- Court: High Court
- Citations: [1986] BCLC 170 The Times, December 7, 1985

Case opinions
- Hoffmann J

Keywords
- Fraudulent trading

= Re Augustus Barnett & Son Ltd =

1986 High Court case on UK insolvency law

Re Augustus Barnett & Son Ltd [1986] BCLC 170 is a UK insolvency law case on the standard of fault required to show that directors have been guilty of fraudulent trading.

==Facts==

Augustus Barnett & Sons Ltd (Barnett) was a subsidiary of Rumasa SA and the main retail UK retail store for wine and sherry export. Barnett had a deficiency of assets, and its auditors would not certify accounts on a going concern basis, unless Rumasa confirmed it would keep supporting the company. Rumasa did, saying with a 'letter of comfort' on June 1, 1982 that it would provide additional working capital. It had given £4m in subsidies by 1981.

Rumasa was nationalised by the Spanish government on February 23, 1983. Barnett's asset deficiency was now £4.5m. Auditors and lawyers advised that the directors of Barnett were at risk of personal liability for fraudulent trading (now s.213 Insolvency Act 1986; then s.332 Companies Act 1948) unless more money could pay off the debts. On September 2, 1983, Barnett went into voluntary liquidation. The liquidators applied for a declaration that Rumasa was a knowing party to fraudulent trading. Rumasa opposed and argued there was no reasonable cause of action, because it was never alleged that Barnett directors were dishonest or had any intention to defraud.

==Judgment==
Hoffmann J agreed with Rumasa's strike out application. The Companies Act 1948, s.332 said that in winding up if it appeared that,

...any business of the company has been carried on with intent to defraud creditors the court may, if it thinks proper to do so, declare that any persons who were knowingly parties to the carrying on of the business in manner aforesaid shall be personally responsible, without any limitation of liability, for all or any of the debts or other liabilities of the company as the court may direct.

Hoffmann J held that because this section required a finding of someone carrying on a company "with intent to defraud", it was only when that requirement was fulfilled that knowing parties could be similarly liable. The state of mind of the outsider was irrelevant. There could be an action in the tort of deceit, but not s.332. Because there was no allegation of fraud on Barnett directors, the parent could be no accessory.

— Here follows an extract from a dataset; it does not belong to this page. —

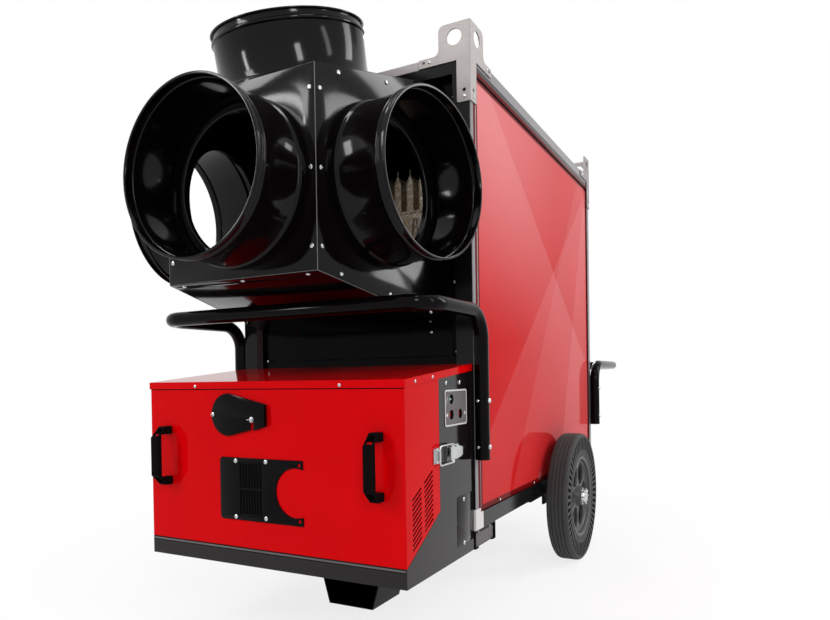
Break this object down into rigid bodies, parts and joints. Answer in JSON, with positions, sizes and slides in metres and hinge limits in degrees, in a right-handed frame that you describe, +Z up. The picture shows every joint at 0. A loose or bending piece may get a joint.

In an obiter dictum, Hoffmann J also looked at one of the liquidator's arguments. This was that the Rumasa's letter of comfort, for financial support over the years, should make the parent liable for Barnett's debts. He said the state of law was inadequate on this subject, and it was a question of considerable public importance; but these interlocutory proceedings were not a good opportunity for a wider investigation. In any case the language of s.332 was plain.